AIM: Keep only the lines from the top of the listing through the one with "slopes[i + 1])", and reproduce them unaltered.

** Start DATASET SECTION **

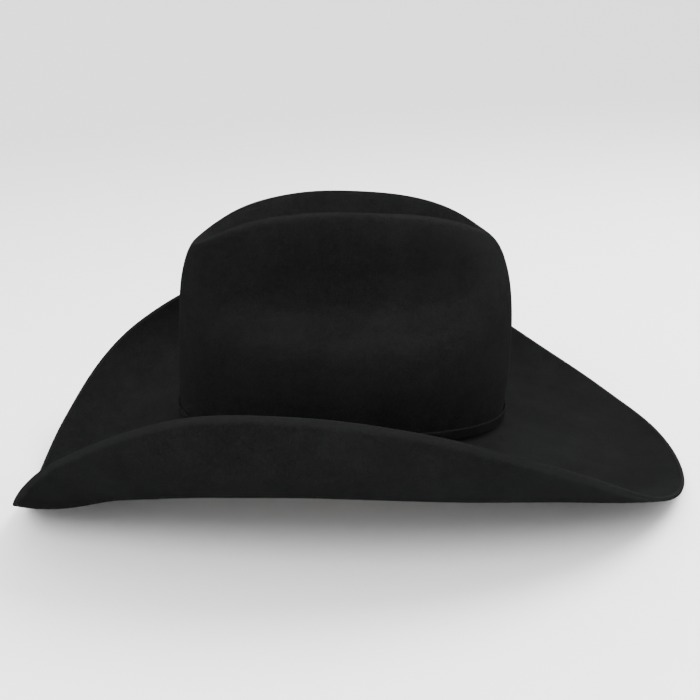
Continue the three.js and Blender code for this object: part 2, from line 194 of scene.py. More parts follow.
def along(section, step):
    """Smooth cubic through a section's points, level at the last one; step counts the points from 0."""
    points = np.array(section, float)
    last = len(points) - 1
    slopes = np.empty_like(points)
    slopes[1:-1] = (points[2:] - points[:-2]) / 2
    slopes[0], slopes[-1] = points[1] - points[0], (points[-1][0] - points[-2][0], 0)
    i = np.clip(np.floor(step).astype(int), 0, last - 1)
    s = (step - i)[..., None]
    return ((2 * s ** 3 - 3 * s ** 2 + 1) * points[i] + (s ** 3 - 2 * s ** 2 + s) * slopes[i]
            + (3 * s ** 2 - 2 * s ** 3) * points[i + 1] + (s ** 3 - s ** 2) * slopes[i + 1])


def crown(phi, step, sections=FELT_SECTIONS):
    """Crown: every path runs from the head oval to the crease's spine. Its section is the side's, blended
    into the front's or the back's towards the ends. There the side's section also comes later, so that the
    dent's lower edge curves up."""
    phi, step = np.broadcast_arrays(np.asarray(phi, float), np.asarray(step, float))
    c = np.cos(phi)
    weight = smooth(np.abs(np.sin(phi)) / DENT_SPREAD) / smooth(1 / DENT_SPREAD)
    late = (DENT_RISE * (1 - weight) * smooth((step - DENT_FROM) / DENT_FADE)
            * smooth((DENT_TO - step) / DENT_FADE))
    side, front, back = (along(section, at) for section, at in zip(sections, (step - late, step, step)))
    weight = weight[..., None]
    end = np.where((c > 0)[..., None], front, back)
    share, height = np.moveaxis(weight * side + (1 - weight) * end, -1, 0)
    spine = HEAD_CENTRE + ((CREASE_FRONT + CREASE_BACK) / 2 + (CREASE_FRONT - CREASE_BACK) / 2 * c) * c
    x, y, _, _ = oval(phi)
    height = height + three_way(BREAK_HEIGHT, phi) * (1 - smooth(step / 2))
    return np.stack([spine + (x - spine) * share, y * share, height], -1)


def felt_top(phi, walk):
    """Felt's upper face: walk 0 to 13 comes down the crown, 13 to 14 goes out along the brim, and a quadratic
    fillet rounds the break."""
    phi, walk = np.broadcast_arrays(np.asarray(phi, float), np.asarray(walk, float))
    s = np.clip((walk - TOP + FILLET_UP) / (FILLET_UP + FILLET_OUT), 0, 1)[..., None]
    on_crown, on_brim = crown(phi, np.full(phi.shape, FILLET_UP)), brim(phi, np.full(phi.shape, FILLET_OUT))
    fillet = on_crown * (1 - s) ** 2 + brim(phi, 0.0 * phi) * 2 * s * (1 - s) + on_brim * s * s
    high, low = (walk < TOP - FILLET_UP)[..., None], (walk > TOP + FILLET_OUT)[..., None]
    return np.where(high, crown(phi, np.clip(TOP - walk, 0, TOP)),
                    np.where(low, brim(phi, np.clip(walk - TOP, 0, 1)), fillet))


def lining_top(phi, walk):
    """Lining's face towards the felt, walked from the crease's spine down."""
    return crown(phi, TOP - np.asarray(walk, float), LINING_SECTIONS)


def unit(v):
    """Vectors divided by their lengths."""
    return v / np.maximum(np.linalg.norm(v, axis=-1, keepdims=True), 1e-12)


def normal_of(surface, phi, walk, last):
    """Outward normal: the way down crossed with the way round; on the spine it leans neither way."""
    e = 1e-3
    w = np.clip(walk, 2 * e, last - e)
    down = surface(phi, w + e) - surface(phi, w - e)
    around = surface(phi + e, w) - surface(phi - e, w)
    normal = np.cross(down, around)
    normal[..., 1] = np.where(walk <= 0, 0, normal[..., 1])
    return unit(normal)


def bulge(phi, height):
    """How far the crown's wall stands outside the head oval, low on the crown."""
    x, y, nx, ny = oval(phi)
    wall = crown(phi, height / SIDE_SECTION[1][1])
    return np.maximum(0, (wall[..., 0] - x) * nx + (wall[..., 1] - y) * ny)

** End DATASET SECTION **

OUTPUT FOR THIS TASK:
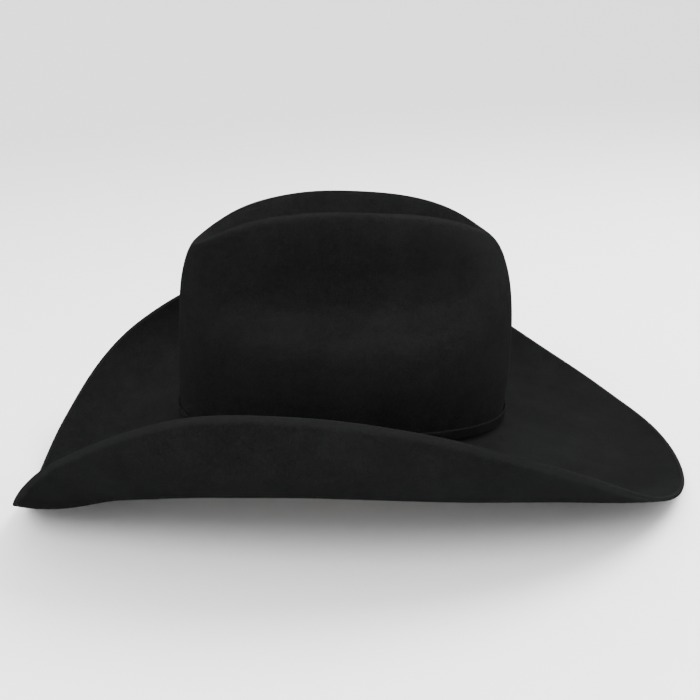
Continue the three.js and Blender code for this object: part 2, from line 194 of scene.py. More parts follow.
def along(section, step):
    """Smooth cubic through a section's points, level at the last one; step counts the points from 0."""
    points = np.array(section, float)
    last = len(points) - 1
    slopes = np.empty_like(points)
    slopes[1:-1] = (points[2:] - points[:-2]) / 2
    slopes[0], slopes[-1] = points[1] - points[0], (points[-1][0] - points[-2][0], 0)
    i = np.clip(np.floor(step).astype(int), 0, last - 1)
    s = (step - i)[..., None]
    return ((2 * s ** 3 - 3 * s ** 2 + 1) * points[i] + (s ** 3 - 2 * s ** 2 + s) * slopes[i]
            + (3 * s ** 2 - 2 * s ** 3) * points[i + 1] + (s ** 3 - s ** 2) * slopes[i + 1])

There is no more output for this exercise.